Other important concepts also emerged from the work of these early philosophers, including the debate over the contributions of nature versus nurture to the human mind.

In many ways, psychology remained a subset of philosophy until German physiologist Wilhelm Wundt applied scientific research methods to the study of psychological topics, opening the first psychology lab during the late 1800s.  In this way modern psychology was born.

 

Wundt and his student Edward Titchener contributed to psychology’s first official “school of thought,” which was known as structuralism. According to the structuralists, human consciousness could be studied by breaking it down into its smallest elements. Almost immediately, a competing school of thought emerged under the influence of the psychologist and philosopher William James. James’s functionalism instead stressed a more holistic view of human consciousness and focused more on the direct observation of human behaviour. While neither school of thought survived long, the notion that we could study the human mind in a systematic way had a major influence on the future of psychology and psychotherapy.

During the formative years of psychology, there was a tremendous emphasis on the conscious human experience. Famous and sometimes controversial psychiatrist Sigmund Freud first suggested that the unconscious mind also played an important role in shaping human thought and behaviour. Through his clinical work with patients, Freud developed a theory that suggested that early childhood experiences and unconscious desires shaped adult personalities. He also influenced the introduction and development of talking therapy – the revolutionary idea that psychological distress and illness could be alleviated and treated by talking about issues with a trained psychotherapist.  Psychoanalysis had a tremendous impact on psychology and culture at large, but today many of Freud’s ideas are viewed with scepticism. However, it is impossible to overlook the influence of his work and his contributions to the field of psychotherapy.

During the early 20th-century, another influential school of thought emerged and rose to dominate the field of psychology for many years. Russian physiologist Ivan Pavlov‘s observation that behaviours could be learned through a conditioning process contributed to the rise of behaviourism, a theory that focused on conditioned associations and learned responses. Later, American psychologists John B. Watson and B. F. Skinner helped further the behaviourism perspective. These two thinkers suggested that thoughts and feelings should be ignored in favour of looking purely at observable behaviours.

Behaviourism had an enormous impact on psychology as a discipline and psychotherapy as a practice. While it has lost its grip on psychology, psychotherapists today still rely on many techniques rooted in the behaviourist tradition.

Psychoanalysis and behaviourism tended to focus on some of the more negative aspects of human behaviour, but a school of thought known as humanism emerged during the 1950s that emphasized the inherent goodness of all people.
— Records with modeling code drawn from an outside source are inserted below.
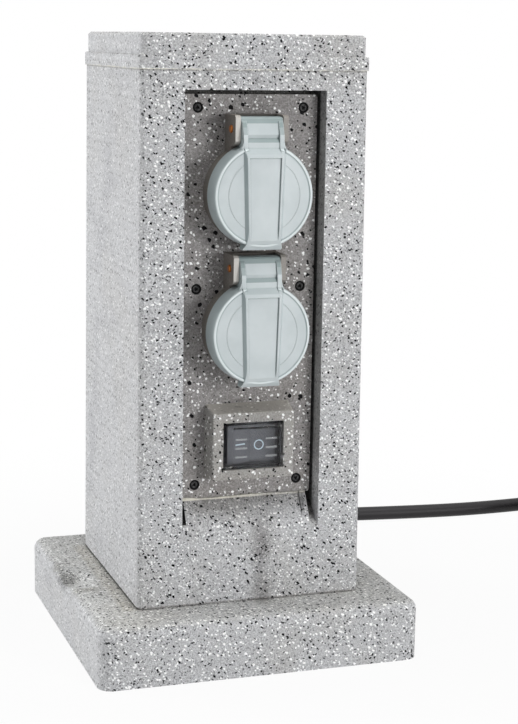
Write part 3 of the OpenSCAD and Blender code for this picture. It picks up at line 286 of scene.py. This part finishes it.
WHITE = (1, 1, 1, 1)
STONE_LIGHT = srgb(212, 213, 215)
BEAD_HIGHLIGHT = srgb(224, 221, 206)
LIP_HIGHLIGHT = srgb(232, 228, 214)
BLOCK_SHADED_GREY = srgb(134, 129, 124)
BLOCK_LIT_FRONT = srgb(206, 203, 198)
FRAME_TOP_LIGHT = srgb(208, 203, 196)
LID_DARK = srgb(186, 195, 197)
LID_LIGHT = srgb(197, 205, 207)
LID_RIM_HIGHLIGHT = srgb(228, 236, 237)
LID_EDGE_HIGHLIGHT = srgb(232, 238, 239)
BLACK_FLECK = srgb(2, 2, 4)
PANEL_BLACK = srgb(4, 4, 6)

# Noises: scale, detail and, where it isn't 0.5, roughness
GRAIN = (1300, 2, 0.6)
MOTTLE = (260, 4, 0.65)
CLOUDS = (24, 3)
RAMP_BLOTCHES = (130, 4, 0.6)
SHADE_SPOT_PATCHES = (160, 4, 0.6)
SIDE_PATCHES = (42, 4, 0.6)
HOLLOW_SHADE_GRAINS = (850, 2)
LIP_HIGHLIGHT_PATCHES = (150, 3)
BEAD_HIGHLIGHT_PATCHES = (220, 3)
SCREW_WEAR = (900, 3)
LID_CLOUDS = (70, 4)
PLAIN_CLOUDS = (60, 3)
ROCKER_CLOUDS = (80, 3)
COVER_HAZE = (120, 3)
FINE_GRAIN = (1500, 2)

# What stirs the outlines of the flecks: the noise's scale and detail, and how far it pushes, in mm
STIRRED_BY = (650, 2)
STIRRED_FAR = 1.5

# Layers of flecks: shift of the cloud in m, cell in mm, stretch, slant in degrees, share of the cells
# that hold one, size, cover, colour
STONE_FLECKS = (
    ((0.11, 0.07, 0.19), 1.3, 1.0, 0, 0.32, 0.46, 0.7, srgb(118, 118, 120)),
    ((0.23, 0.41, 0.05), 1.35, 1.3, 38, 0.5, 0.4, 0.95, srgb(250, 251, 251)),
    ((0.31, 0.17, 0.23), 1.9, 1.4, 30, 0.55, 0.355, 1.0, WHITE),
    ((0.0, 0.0, 0.0), 1.5, 1.8, 42, 0.42, 0.4, 1.0, BLACK_FLECK),
    ((0.47, 0.29, 0.13), 1.4, 1.6, -28, 0.32, 0.4, 1.0, BLACK_FLECK))
PANEL_FLECKS = (
    ((0.11, 0.07, 0.19), 1.8, 1.0, 38, 0.52, 0.36, 0.9, srgb(244, 244, 244)),
    ((0.31, 0.17, 0.23), 2.9, 1.1, 38, 0.8, 0.31, 1.0, WHITE),
    ((0.05, 0.02, 0.07), 2.3, 1.3, 38, 0.66, 0.3, 1.0, PANEL_BLACK),
    ((0.0, 0.0, 0.0), 4.2, 1.2, 38, 0.6, 0.27, 1.0, PANEL_BLACK))

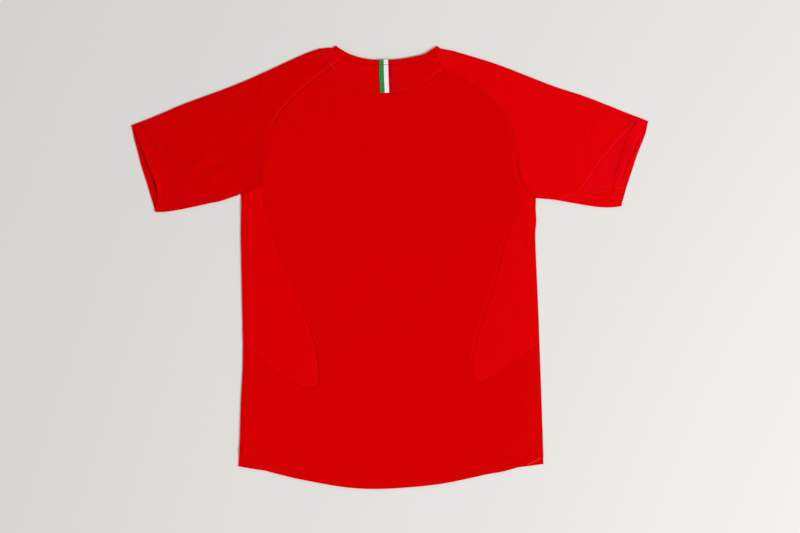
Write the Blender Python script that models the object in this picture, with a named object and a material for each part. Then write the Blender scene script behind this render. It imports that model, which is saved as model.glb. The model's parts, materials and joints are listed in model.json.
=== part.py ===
"""A short-sleeved raglan football jersey, laid flat with its back upwards.

X runs across the chest, Y towards the neck and Z up from the surface that the jersey lies on.
Each cut piece is a wall of cloth. The back lies on the front, and the pieces that pass round an
edge fold over it: their wall runs from the upper layer, round the fold, to the lower layer.
Seam lines are shared by the two pieces that meet there, and each piece stops short of them.
"""

import math
from collections import namedtuple

import bmesh
import bpy
import numpy as np

MM = 0.001

# Thicknesses and heights, in metres.
CLOTH = 1.2 * MM
BAND_CLOTH = 1.4 * MM
BAND_STEP = 0.3 * MM
HEM_STEP = 0.5 * MM
TAPE_CLOTH = 1.0 * MM
TAPE_GAP = 0.3 * MM
SEAM_GAP = 0.3 * MM
LOFT = 3.5 * MM
LOFT_RANGE = (3.1 * MM, 6.0 * MM)
FOLD_RADIUS = 2.0 * MM
HEM_DEPTH = 21 * MM
CUFF_DEPTH = 13 * MM

# Cells along each stretch of seam or edge.
CENTRE_CELLS = 14
NECK_FOLD_CELLS = 2
YOKE_CELLS = 3
YOKE_SEAM_CELLS = 2
SHOULDER_CELLS = 16
RAGLAN_CELLS = 12
FRONT_RAGLAN_CELLS = 7
ARMPIT_CELLS = 7
UNDERARM_CELLS = 9
CUFF_CELLS = 4
ROLL_CELLS = 2
SIDE_CELLS = 12
SIDE_HEM_CELLS = 7
ARC_CELLS = 4
TAPE_CELLS_ACROSS = 2
TAPE_CELLS_DOWN = 5

# How much the cells shorten towards the round nose of a side panel, along its seam and its foot.
SEAM_CROWDING = 1.3
FOOT_CROWDING = 1.5

# The ends of the tape at the centre back of the neck: the x of its corners and their y.
TapeEnd = namedtuple("TapeEnd", "left right y")
TAPE_TOP = TapeEnd(-18.3 * MM, 4.1 * MM, 350.6 * MM)
TAPE_FOOT = TapeEnd(-17.4 * MM, 5.2 * MM, 294.3 * MM)

# The front neckline, hidden by the back: half ellipses below the ends of the neckband.
FRONT_NECK_DEPTH = 93 * MM
FRONT_NECK_EDGE_DEPTH = 84 * MM
FRONT_YOKE_ANGLE = math.radians(25)

# Lines that cross the middle, each a list of (x, y) in millimetres from left to right.
MIDDLE_LINES = {
    "neck edge": [(-93, 374.5), (-64.5, 359), (-34, 351.5), (17, 352), (51, 359.5), (79.5, 374.5)],
    "neckband seam": [(-81.5, 356), (-68, 349.5), (-34, 343), (34, 347), (64.5, 355), (73, 360)],
    "yoke seam": [(-100, 339), (-76.5, 313.5), (-49, 297), (17, 296.5), (68, 317), (90, 339)],
    "nose line": [(-125.5, -201), (-60, -206), (80, -196), (139, -188)],
    "back hem": [
        (-256, -326.5), (-245, -327), (-227, -334), (-217, -341.5), (-135.5, -364.5), (-68, -374.5),
        (0, -375.5), (101.5, -364), (195, -342.5), (242.5, -323.5), (259.5, -319.5),
    ],
    "front hem": [(-256.5, -336.5), (-34, -368), (101.5, -356), (169.5, -343), (260, -334)],
    "front waist": [(-249, -131.5), (0, -137), (252, -129)],
}

# Lines of the two sides, as (x, y) in millimetres: those of the left side, then those of the right.
# The sides differ a little, because the jersey was laid down by hand.
SIDE_LINES = {
    "neck fold": ([(-93, 374.5), (-98.5, 371.5)], [(79.5, 374.5), (85.5, 370)]),
    "yoke fold": ([(-98.5, 371.5), (-118.5, 370)], [(85.5, 370), (108.5, 365.5)]),
    "shoulder fold": (
        [(-118.5, 370), (-135.5, 364.5), (-251, 314.5), (-373, 267), (-425.5, 245)],
        [(108.5, 365.5), (183, 342.5), (285, 302.5), (325.5, 289), (420.5, 253)],
    ),
    "corner fold": ([(-425.5, 245), (-437.5, 239.5)], [(420.5, 253), (436, 246.5)]),
    "cuff underarm": (
        [(-399, 94.5), (-381.5, 95.5), (-303.5, 109.5)],
        [(389, 102.5), (366, 102), (315.5, 109)],
    ),
    "underarm": ([(-303.5, 109.5), (-288, 112), (-254, 124)], [(315.5, 109), (249, 118.5)]),
    "side fold": (
        [(-254, 124), (-252.5, 113.5), (-253, 86.5), (-249, -131.5)],
        [(249, 118.5), (246, 108.5), (252, -129)],
    ),
    "side hem fold": (
        [(-249, -131.5), (-249, -185), (-256.5, -336.5)],
        [(252, -129), (260, -334)],
    ),
    "back mouth": (
        [(-437.5, 239.5), (-425.5, 220.5), (-413.5, 190.5), (-394, 132), (-399, 94.5)],
        [(436, 246.5), (416, 208.5), (406, 183), (396.5, 151), (395, 138)],
    ),
    "front mouth": (
        [(-437.5, 239.5), (-430.5, 217), (-399, 94.5)],
        [(436, 246.5), (432, 225.5), (413.5, 179.5), (389, 102.5)],
    ),
    "neckband end": ([(-98.5, 371.5), (-81.5, 356)], [(85.5, 370), (73, 360)]),
    "yoke seam end": ([(-118.5, 370), (-100, 339)], [(108.5, 365.5), (90, 339)]),
    "raglan head": ([(-81.5, 356), (-100, 339)], [(73, 360), (90, 339)]),
    "raglan": (
        [(-100, 339), (-115.5, 329), (-152.5, 299.5), (-182, 268.5), (-203.5, 232), (-216, 133)],
        [(90, 339), (152.5, 303), (196, 259.5), (208.5, 218.5), (215.5, 171), (228, 130.5)],
    ),
    "armpit": ([(-216, 133), (-234, 130), (-254, 124)], [(228, 130.5), (249, 118.5)]),
    "side seam": (
        [
            (-216, 133), (-214.5, 105), (-207.5, 74.5), (-176.5, -10), (-139, -98.5), (-123.5, -161),
            (-122.5, -193), (-125.5, -201),
        ],
        [
            (228, 130.5), (219.5, 101.5), (196.5, 54), (178, -18.5), (141.5, -139), (137, -176.5),
            (139, -188),
        ],
    ),
    "side foot": (
        [(-249, -131.5), (-207, -168.5), (-147.5, -203.5), (-134, -205), (-125.5, -201)],
        [(252, -129), (162.5, -189.5), (146, -192), (139, -188)],
    ),
    "gusset seam": (
        [(-425.5, 245), (-413.5, 225.5), (-339, 142), (-326.5, 126.5), (-303.5, 109.5)],
        [(420.5, 253), (356, 179), (319.5, 124.5)],
    ),
    "front yoke seam": ([(-118.5, 370), (-105, 323.5)], [(108.5, 365.5), (93, 323.5)]),
    "front raglan": (
        [(-105, 323.5), (-157.5, 261), (-195, 176.5), (-216, 133)],
        [(93, 323.5), (149, 257.5), (200, 171), (228, 130.5)],
    ),
    "front side seam": (
        [(-216, 133), (-215.5, 46), (-218.5, -103.5)],
        [(228, 130.5), (214, 46), (213.5, -103.5)],
    ),
    "front side foot": ([(-218.5, -103.5), (-249, -131.5)], [(213.5, -103.5), (252, -129)]),
}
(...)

Psychologist Abraham Maslow put forth his influential idea of a hierarchy of human needs suggesting that once more basic needs are fulfilled, people become motivated to pursue increasingly complex needs such as the need for love, esteem, and self-actualization.

More strands of thought appeared in the 1960s and 1970s, some appearing briefly and then disappearing, others growing into whole new disciplines. Cognitive Behavioural Therapy, for example, combines many of its predecessors’ ideas to produce a targeted systematic approach to depression and other mental illnesses, and has been shown to have some success. Another, Neuro-Linguistic Programming as practised by Paul McKenna, is an attempt at democratising mental well-being away from scientists, doctors and pharmacists – and many say it is particularly effective in treating phobias.

What is obvious from the history above is that the brain is an extraordinarily complex organ which we are only just beginning to understand. The message from The Best You is this – take heart. There are new treatments and new ways forward – just around the corner!